Under the law, a marriage is voidable in cases where either of the spouses is incapable of understanding the contract of marriage. Some states hold that if the party is incapable of understanding because of insanity or serious mental disorder, the marriage is void. Some state statutes provide that mental illness can be a ground for annulment if the defect prevents the afflicted spouse from appreciating the contract and conferring thoughtful consent to the marriage. Mere mental weakness alone cannot be a ground for annulment in some states. Moreover, mere variation from normal human behavior or human thinking is insufficient to justify adjudging a person as mentally ill.

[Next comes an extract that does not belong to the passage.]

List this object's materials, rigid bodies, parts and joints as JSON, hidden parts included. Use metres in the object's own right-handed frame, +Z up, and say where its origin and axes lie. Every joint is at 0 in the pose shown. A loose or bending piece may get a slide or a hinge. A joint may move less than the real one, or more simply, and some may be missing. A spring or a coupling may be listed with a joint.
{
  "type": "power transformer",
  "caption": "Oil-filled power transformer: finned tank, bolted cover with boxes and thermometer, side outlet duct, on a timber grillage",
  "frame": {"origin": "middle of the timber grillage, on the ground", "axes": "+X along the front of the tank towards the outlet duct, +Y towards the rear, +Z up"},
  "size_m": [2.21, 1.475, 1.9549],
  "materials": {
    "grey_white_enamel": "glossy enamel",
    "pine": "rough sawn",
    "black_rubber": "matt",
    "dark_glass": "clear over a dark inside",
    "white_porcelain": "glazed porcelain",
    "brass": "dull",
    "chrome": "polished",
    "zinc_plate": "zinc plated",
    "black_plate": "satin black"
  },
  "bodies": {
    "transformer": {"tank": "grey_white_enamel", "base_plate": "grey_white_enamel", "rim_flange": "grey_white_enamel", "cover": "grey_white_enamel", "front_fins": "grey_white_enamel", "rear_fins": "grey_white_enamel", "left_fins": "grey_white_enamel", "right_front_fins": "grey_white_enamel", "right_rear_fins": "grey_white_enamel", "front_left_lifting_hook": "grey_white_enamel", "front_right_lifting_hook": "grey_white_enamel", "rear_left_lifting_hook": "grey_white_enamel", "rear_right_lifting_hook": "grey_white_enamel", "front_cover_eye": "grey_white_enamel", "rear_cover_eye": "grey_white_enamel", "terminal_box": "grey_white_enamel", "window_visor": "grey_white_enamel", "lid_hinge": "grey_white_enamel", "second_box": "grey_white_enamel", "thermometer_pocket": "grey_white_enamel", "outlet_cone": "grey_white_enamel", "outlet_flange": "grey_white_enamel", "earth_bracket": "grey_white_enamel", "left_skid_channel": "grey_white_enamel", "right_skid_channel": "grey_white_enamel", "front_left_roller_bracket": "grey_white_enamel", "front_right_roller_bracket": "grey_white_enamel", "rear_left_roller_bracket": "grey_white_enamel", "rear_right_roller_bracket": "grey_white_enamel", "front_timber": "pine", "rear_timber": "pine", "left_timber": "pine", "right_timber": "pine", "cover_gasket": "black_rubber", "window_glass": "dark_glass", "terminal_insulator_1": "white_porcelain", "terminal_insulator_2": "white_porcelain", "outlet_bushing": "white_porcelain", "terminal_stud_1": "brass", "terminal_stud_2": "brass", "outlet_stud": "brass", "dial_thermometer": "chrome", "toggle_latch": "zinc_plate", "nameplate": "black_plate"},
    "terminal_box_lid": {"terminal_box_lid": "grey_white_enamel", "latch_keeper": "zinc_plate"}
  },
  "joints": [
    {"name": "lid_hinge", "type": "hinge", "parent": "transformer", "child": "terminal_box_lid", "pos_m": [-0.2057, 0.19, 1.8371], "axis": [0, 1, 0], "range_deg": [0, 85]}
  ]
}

In the case of a ward who has been declared mentally incapable before the marriage, the ward’s guardian can give consent on behalf of the ward for the marriage. Without such guardian consent, the ward’s marriage becomes void or voidable. Such a marriage can be annulled because it was without the consent of the guardian, and the ward was incapable of consenting to the marriage. In that situation, the guardian can bring an action to annul the marriage on behalf of the ward. A mentally ill person can enter a valid marriage if he or she is capable of understanding the nature and expectations of marriage. The ability to understand the duties and the responsibilities associated with marriage is the key factor for evaluating mental capacity to enter into marriage.
The foremost evidence to prove a spouse’s mental incapacity is adjudication of mental incapacity by an appropriate authority. That usually involves expert testimony by a psychologist or psychiatrist. A marriage with a person who is mentally incapable usually is valid and legally binding unless and until a court annuls it.